Uma nova antropologia da criança
Em 1960 surge, enfim, uma nova antropologia da criança, modernas formas surgem para se estudar o mundo infantil por meio de ferramentas próprias que estabelece a definição de cultura, sua agência, as relações e ações sociais, nesse momento, deixa-se de se ligar a cultura a costumes, crenças ou valores, mas aquilo que configura, que forma cada um desses conceitos. Esses sentidos se consolidam ao utilizar os recursos simbólicos para possibilitar que haja a compreensão e compartilhamento de experiências. O sistema simbólico faz parte do cotidiano de todos os seres humanos e eles as utilizam, produzem e compartilham sem nem ao menos perceber. “Assim, um texto, uma crença, ou um valor da vida em família podem mudar, sem que isso signifique que a cultura mudou ou se corrompeu” (COHN, 2005, p. 20).
Igualmente acontece na sociedade, e quando estudado suas características, valores, sistemas simbólicos, estrutura, produção e afins, estamos estudando a atuação do sujeito na sociedade, pois é justamente o homem o protagonista do meio social, interpretando seus papéis enquanto subsistir em sociedade.
A criança e a infância
Diferente da visão de décadas passadas, na antropologia a criança não é vista como um ser incompleto, que precisa aprender novas e diferentes habilidades para chegar à vida adulta com a personalidade ideal. Philippe Ariès apresenta o conceito de infância conhecido na contemporaneidade, trata-se de uma concepção de cunho social e histórico Ocidental. Ela varia conforme o contexto social na qual atua.

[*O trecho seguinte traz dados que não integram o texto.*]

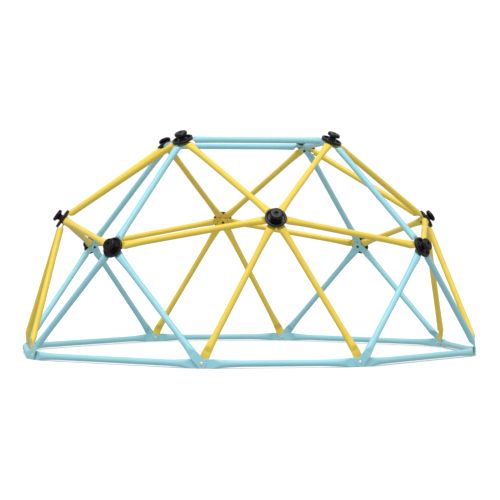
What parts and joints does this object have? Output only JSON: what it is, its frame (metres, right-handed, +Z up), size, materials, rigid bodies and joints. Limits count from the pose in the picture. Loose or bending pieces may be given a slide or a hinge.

O conceito de infância é relativamente novo, foi desenvolvido ao decorrer do tempo na Europa conforme se formava o ideário de família, a definição de maternidade, paternidade e a criação das escolas. Surge então o sentimento de infância, não como uma sensação, mas sim um sentimento acerca de características da infância, como a cisão estabelecida entre as experiências sociais da criança e do adulto.
O significado de infância não é universal, difere entre as sociedades, podendo variar em múltiplos aspectos, em questões como seu início e fim, diferentes contextos socioculturais, dentre outros. Cabe portanto a antropologia da criança assimilar todas essas diferenças.